11. The building security system of claim 8, the user control device further comprising a retina sensor and wherein the user control device verifies the user based on input received from the retina sensor.

12. The building security system of claim 8, wherein the touch screen display is a transparent touch screen display.

13. The building security system of claim 8, wherein the tactile input from the user is a selection of a personal identification number (PIN).

14. The building security system of claim 8, wherein the management system is coupled to at least one of an HVAC system, a lighting system, or a security system, and wherein the user control device is further configured to cause the management system control at least one of the HVAC system, the lighting system, or the security system.

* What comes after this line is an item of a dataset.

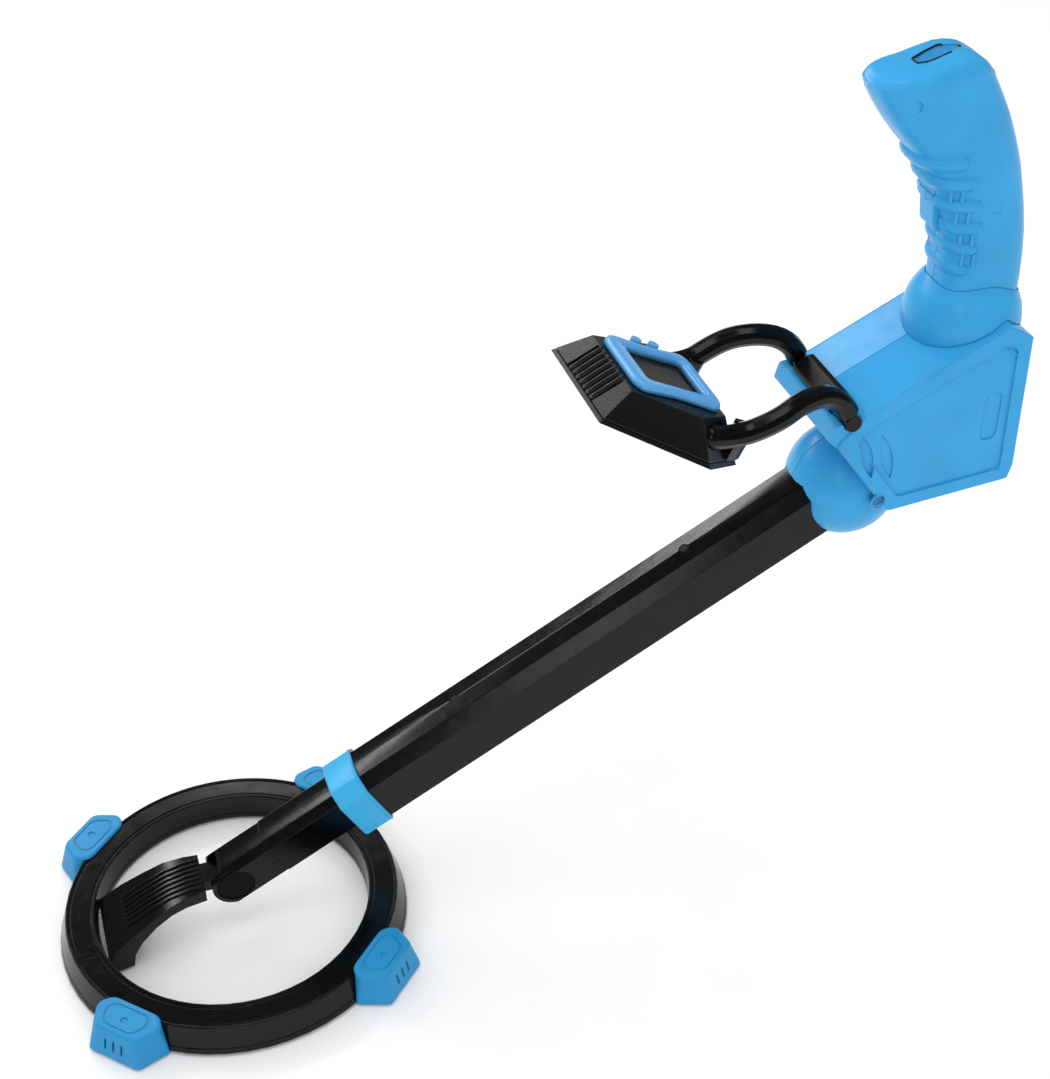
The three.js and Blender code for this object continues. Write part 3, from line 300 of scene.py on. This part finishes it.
def soften(piece, width_mm, flatten=True):
    """Rounds a piece's sharp edges and evens its shading; flatten joins its coplanar faces first."""
    for polygon in piece.data.polygons:
        polygon.use_smooth = True
    weld = piece.modifiers.new("weld", "WELD")
    weld.merge_threshold = MERGE
    if flatten:
        flat = piece.modifiers.new("flat", "DECIMATE")
        flat.decimate_type = "DISSOLVE"
        flat.angle_limit = FLAT_WITHIN
    bevel = piece.modifiers.new("round", "BEVEL")
    bevel.limit_method = "ANGLE"
    bevel.angle_limit = SHARP_FROM
    bevel.width = width_mm * MM
    bevel.segments = 2
    bevel.use_clamp_overlap = True
    even = piece.modifiers.new("even", "WEIGHTED_NORMAL")
    even.weight = 100
    even.keep_sharp = False


# Joining coplanar faces spoils the rounded shape of these two, and closes the collar's opening.
LEFT_UNJOINED = ("shaft_collar", "finger_trigger")
FINISH = {  # node: (material, edge radius in millimetres)
    "coil_body": (BLACK, 0.35), "coil_cover": (BLACK, 0.3), "coil_winding": (COPPER, 0.2),
    "hinge_washer_left": (SATIN, 0.1), "hinge_washer_right": (SATIN, 0.1),
    "hinge_bolt": (CAP_BLACK, 0.3), "hinge_nut": (CAP_BLACK, 0.3), "knuckle": (BLACK, 0.35),
    "inner_tube": (BLACK, 0.25), "outer_tube": (BLACK, 0.35), "tube_bush": (SATIN, 0.2),
    "shaft_collar": (COLLAR, 0.35), "shaft_core": (SATIN, 0.2),
    "shaft_screw_front": (BLACKENED, 0.15), "shaft_screw_rear": (BLACKENED, 0.15),
    "housing_left": (BLUE, 0.3), "housing_right": (BLUE, 0.3),
    "battery_door": (BLUE, 0.25), "battery_door_screw": (STEEL, 0.15),
    "battery": (JACKET, 0.6), "battery_snap": (SPEAKER, 0.2), "main_board": (BOARD, 0.1),
    "speaker": (SPEAKER, 0.3), "bar_cradle": (BLUE, 0.3), "bar_keeper": (SATIN, 0.3),
    "grip_left": (BLUE, 0.3), "grip_right": (BLUE, 0.3), "grip_cap": (BLUE, 0.3), "grip_key": (KEY_BLUE, 0.3),
    "finger_trigger": (BLUE, 0.4), "neck_dome": (BLUE, 0.3), "grip_core": (SATIN, 0.2),
    "display_case_top": (SATIN, 0.3), "display_case_bottom": (SATIN, 0.3), "display_bezel": (BEZEL, 0.5),
    "lcd_window": (WINDOW, 0.1), "lcd_module": (LCD, 0.2), "display_board": (BOARD, 0.1),
    "display_button_front": (BEZEL, 0.5), "display_button_rear": (BEZEL, 0.5),
    "yoke_arm_left": (BLACK, 0.3), "yoke_arm_right": (BLACK, 0.3), "yoke_crossbar": (BLACK, 0.2),
}
# The housing screws take the steel coloured with painted blue shade.
for place in ("bottom_front", "bottom_rear", "top_rear", "top_front"):
    FINISH["housing_screw_" + place] = (BLUE_SHADED_STEEL, 0.15)
for place in ("front_left", "front_right", "rear_left", "rear_right"):
    FINISH["bumper_" + place] = (BUMPER, 0.4)
for node, (material, radius) in FINISH.items():
    dress(NODES[node], material)
    soften(NODES[node], radius, flatten=node not in LEFT_UNJOINED)

# --------------------------------------------------------------------------------------- moulded detail
# Lengths below are millimetres. Stance places have their origin in the middle of the coil's top face.

GRIP_CENTRE = (352, 0, 320)
SHAFT = math.radians(28.56)
HEAD_AT = (194.5, 264.3)
HEAD_TILT = math.radians(26.5)
RING_STEPS = 112  # corners of a full turn round the coil or the bezel


def stance(x, y, z):
    """A place in the stance frame as a point of the row frame."""
    return Vector((x - GRIP_CENTRE[0], y, z - GRIP_CENTRE[2])) * MM


def on_shaft(s, y, h):
    """A place s along the shaft and h above its lower edge."""
    return stance(s * math.cos(SHAFT) - h * math.sin(SHAFT), y, s * math.sin(SHAFT) + h * math.cos(SHAFT))


def on_head(a, y, m):
    """A place a along the display head's top face, from its front, and m above it."""
    c, t = math.cos(HEAD_TILT), math.sin(HEAD_TILT)
    return stance(HEAD_AT[0] + c * a + t * m, y, HEAD_AT[1] - t * a + c * m)


def smoothed(points, reach, steps=4, closed=True):
    """An outline with each corner replaced by a curve that starts reach before it."""
    points = [Vector(p) for p in points]
    count = len(points)
    made = []
    for i, corner in enumerate(points):
        if not closed and i in (0, count - 1):
            made.append(corner)
            continue
        before, after = points[i - 1], points[(i + 1) % count]
        start, end = [corner + (other - corner).normalized() * min(reach, (other - corner).length * 0.48)
                      for other in (before, after)]
        for step in range(steps + 1):
            t = step / steps
            made.append(start * (1 - t) ** 2 + corner * (2 * t * (1 - t)) + end * t ** 2)
    return made


def grown(outline, centre, amount):
    """An outline moved away from its centre by amount, which may be negative."""
    centre = Vector(centre)
    return [p + (p - centre).normalized() * amount for p in map(Vector, outline)]


def scaled(outline, centre, share):
    """An outline shrunk towards its centre to a share of its size."""
    centre = Vector(centre)
    return [centre + (p - centre) * share for p in map(Vector, outline)]


def circle(centre, radius, steps=24):
    """The corners of a circle."""
    turns = [2 * math.pi * i / steps for i in range(steps)]
    return [Vector((centre[0] + radius * math.cos(t), centre[1] + radius * math.sin(t))) for t in turns]


def polar(outline, centre):
    """An outline seen from its centre at even turns, so that different outlines match point for point."""
    centre = Vector(centre)
    made = []
    edges = list(zip(outline, outline[1:] + outline[:1]))
    for step in range(RING_STEPS):
        turn = 2 * math.pi * (step + 0.5) / RING_STEPS
        ray = Vector((math.cos(turn), math.sin(turn)))
        reach = 0
        for a, b in edges:
            a, side = Vector(a) - centre, Vector(b) - Vector(a)
            cross = ray.x * side.y - ray.y * side.x
            if abs(cross) > 1e-9:
                along = (a.x * side.y - a.y * side.x) / cross
                share = (a.x * ray.y - a.y * ray.x) / cross
                if along > 0 and -1e-6 <= share <= 1 + 1e-6:
                    reach = max(reach, along)
        made.append(centre + ray * reach)
    return made


def stacked(loops, joined=False):
    """A closed mesh through loops of equal length; joined makes it a ring, otherwise its ends are capped."""
    mesh = bmesh.new()
    rows = [[mesh.verts.new(p) for p in loop] for loop in loops]
    pairs = list(zip(rows, rows[1:])) + ([(rows[-1], rows[0])] if joined else [])
    for low, high in pairs:
        for i in range(len(low)):
            j = (i + 1) % len(low)
            mesh.faces.new((low[i], low[j], high[j], high[i]))
    if not joined:
        mesh.faces.new(rows[0])
        mesh.faces.new(rows[-1])
    bmesh.ops.recalc_face_normals(mesh, faces=mesh.faces)
    return mesh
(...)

15. A method of authenticating a user for a security system, comprising:

receiving, from a touch screen display, user touch input indicating a numerical sequence;

receiving, from a near field communication (NFC) sensor, a user device input indicating a user identifier;

receiving, from a microphone, user voice input identifying the user;

validating an identity of the user based on the user touch input, the user device input, and the user voice input; and

controlling one or more access devices to grant the user access to a secured space in response to validating the user.

16. The method of claim 15, wherein the NFC device is a mobile device or a user identification badge.

17. The method of claim 15, wherein controlling one or more access devices to grant the user access to a secured space comprises at least one of unlocking a lock, raising a gate arm, unlocking a turnstile, or opening a garage door.

18. The method of claim 15, the method further comprising receiving, from a biometric sensor, a user biometric input, wherein the user biometric input is a retina scan.

19. The method of claim 18, wherein the biometric input is a fingerprint scan.

20. The method of claim 15, wherein the touch screen display is a transparent touch screen display.